> _Exercise objective_:
Repeat the whole listing exactly.

-- begin Material provided --

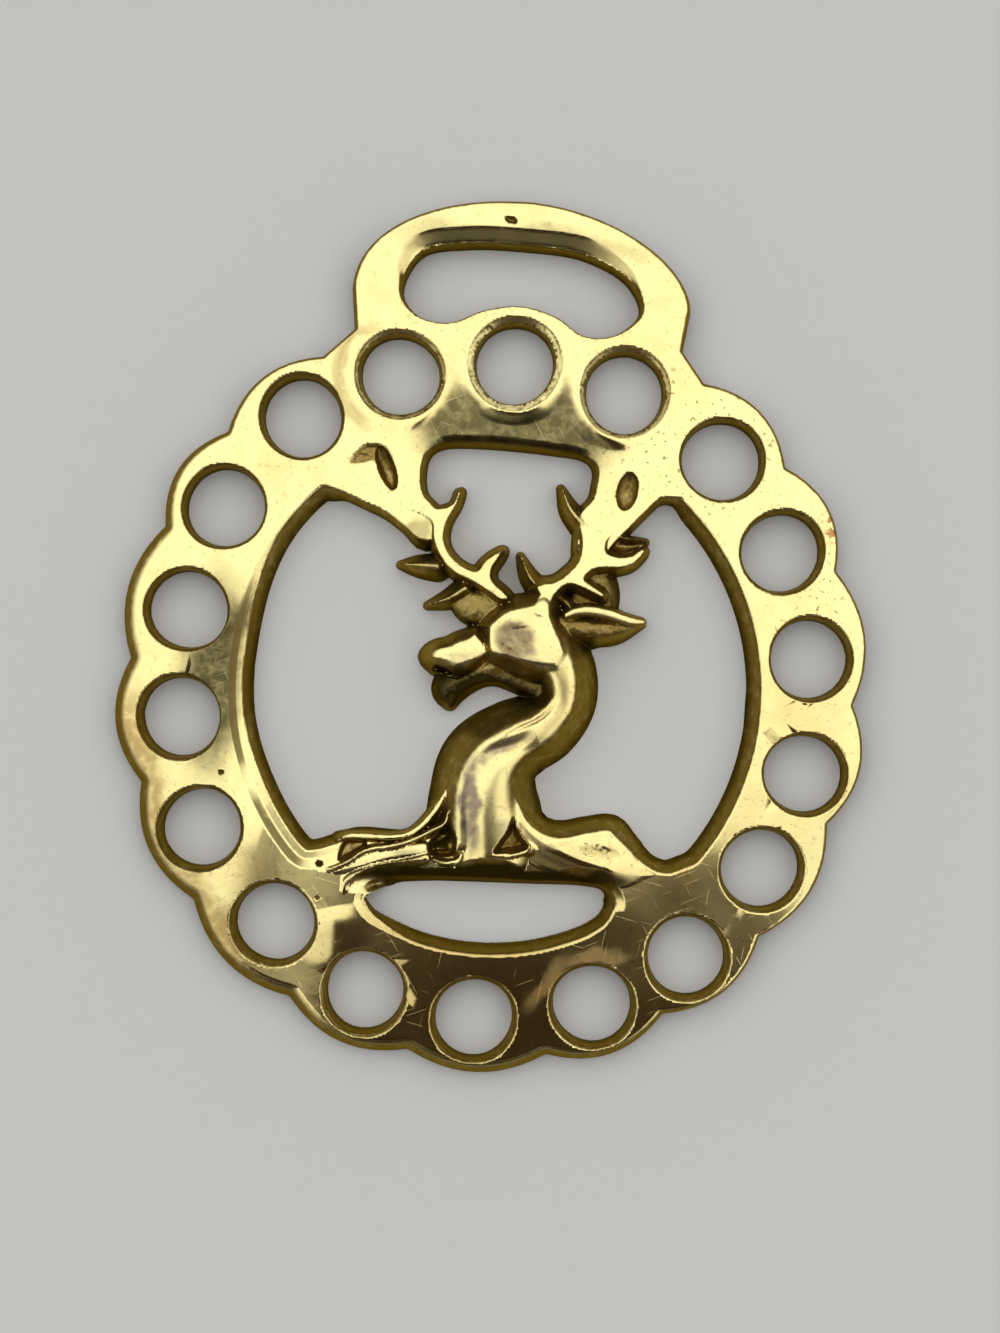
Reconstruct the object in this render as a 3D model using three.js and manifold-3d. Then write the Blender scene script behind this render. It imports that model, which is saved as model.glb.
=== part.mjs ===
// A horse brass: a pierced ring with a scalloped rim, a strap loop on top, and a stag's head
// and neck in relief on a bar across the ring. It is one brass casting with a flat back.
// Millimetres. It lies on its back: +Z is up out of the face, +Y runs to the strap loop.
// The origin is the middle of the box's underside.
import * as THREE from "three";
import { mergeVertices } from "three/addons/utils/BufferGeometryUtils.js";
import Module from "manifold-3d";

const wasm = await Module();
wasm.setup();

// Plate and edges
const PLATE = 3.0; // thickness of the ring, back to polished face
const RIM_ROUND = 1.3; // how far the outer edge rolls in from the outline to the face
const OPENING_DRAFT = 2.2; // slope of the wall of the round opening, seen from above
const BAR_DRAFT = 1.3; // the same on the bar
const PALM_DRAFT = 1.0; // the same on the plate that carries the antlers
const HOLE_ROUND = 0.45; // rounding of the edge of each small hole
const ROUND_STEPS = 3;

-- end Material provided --

> _Output for this task_:
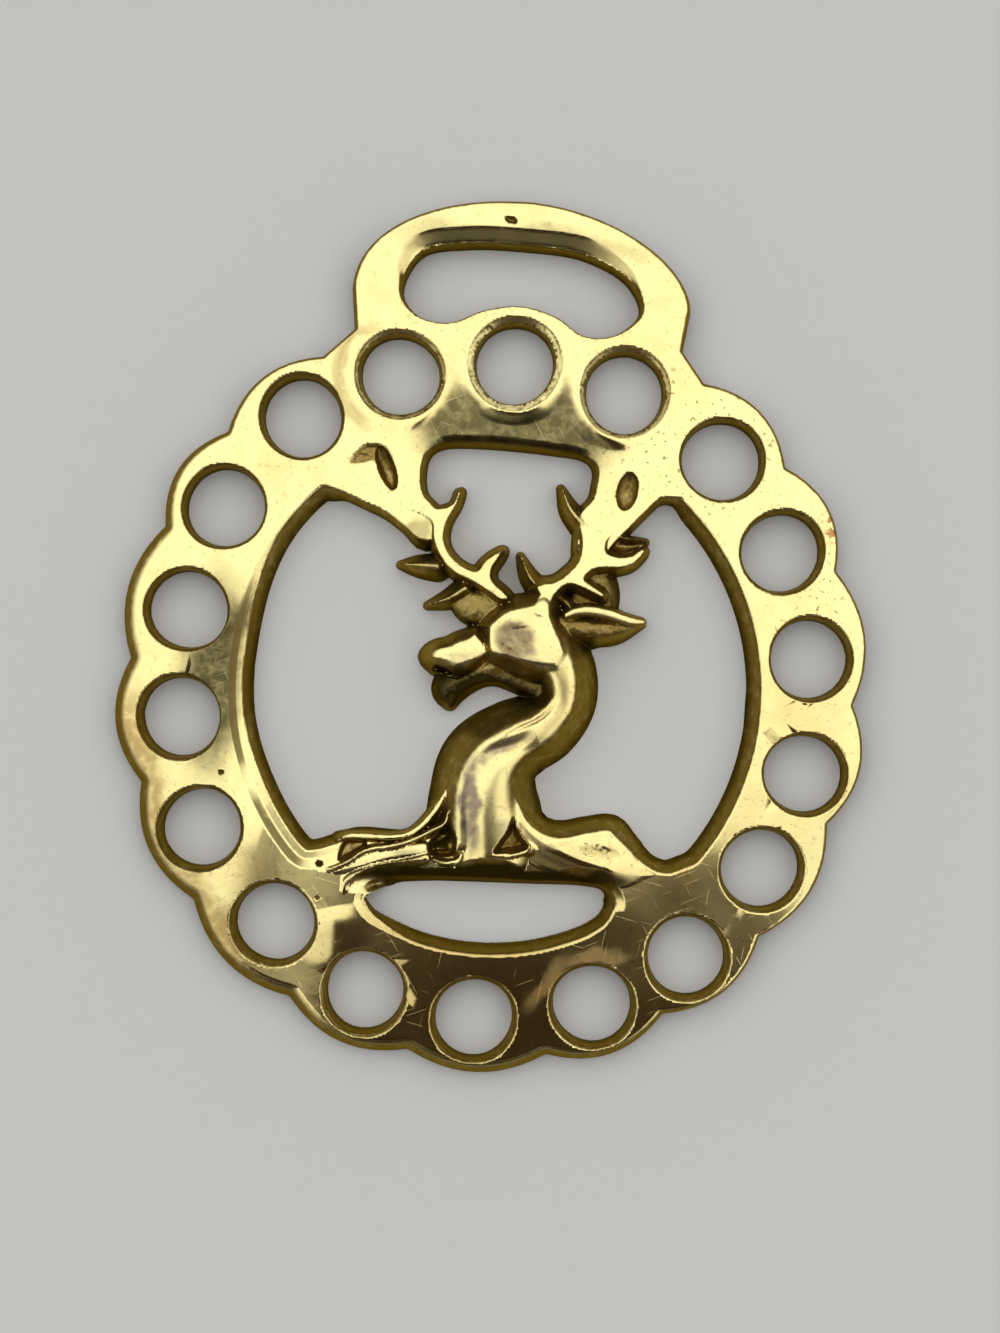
Reconstruct the object in this render as a 3D model using three.js and manifold-3d. Then write the Blender scene script behind this render. It imports that model, which is saved as model.glb.
=== part.mjs ===
// A horse brass: a pierced ring with a scalloped rim, a strap loop on top, and a stag's head
// and neck in relief on a bar across the ring. It is one brass casting with a flat back.
// Millimetres. It lies on its back: +Z is up out of the face, +Y runs to the strap loop.
// The origin is the middle of the box's underside.
import * as THREE from "three";
import { mergeVertices } from "three/addons/utils/BufferGeometryUtils.js";
import Module from "manifold-3d";

const wasm = await Module();
wasm.setup();

// Plate and edges
const PLATE = 3.0; // thickness of the ring, back to polished face
const RIM_ROUND = 1.3; // how far the outer edge rolls in from the outline to the face
const OPENING_DRAFT = 2.2; // slope of the wall of the round opening, seen from above
const BAR_DRAFT = 1.3; // the same on the bar
const PALM_DRAFT = 1.0; // the same on the plate that carries the antlers
const HOLE_ROUND = 0.45; // rounding of the edge of each small hole
const ROUND_STEPS = 3;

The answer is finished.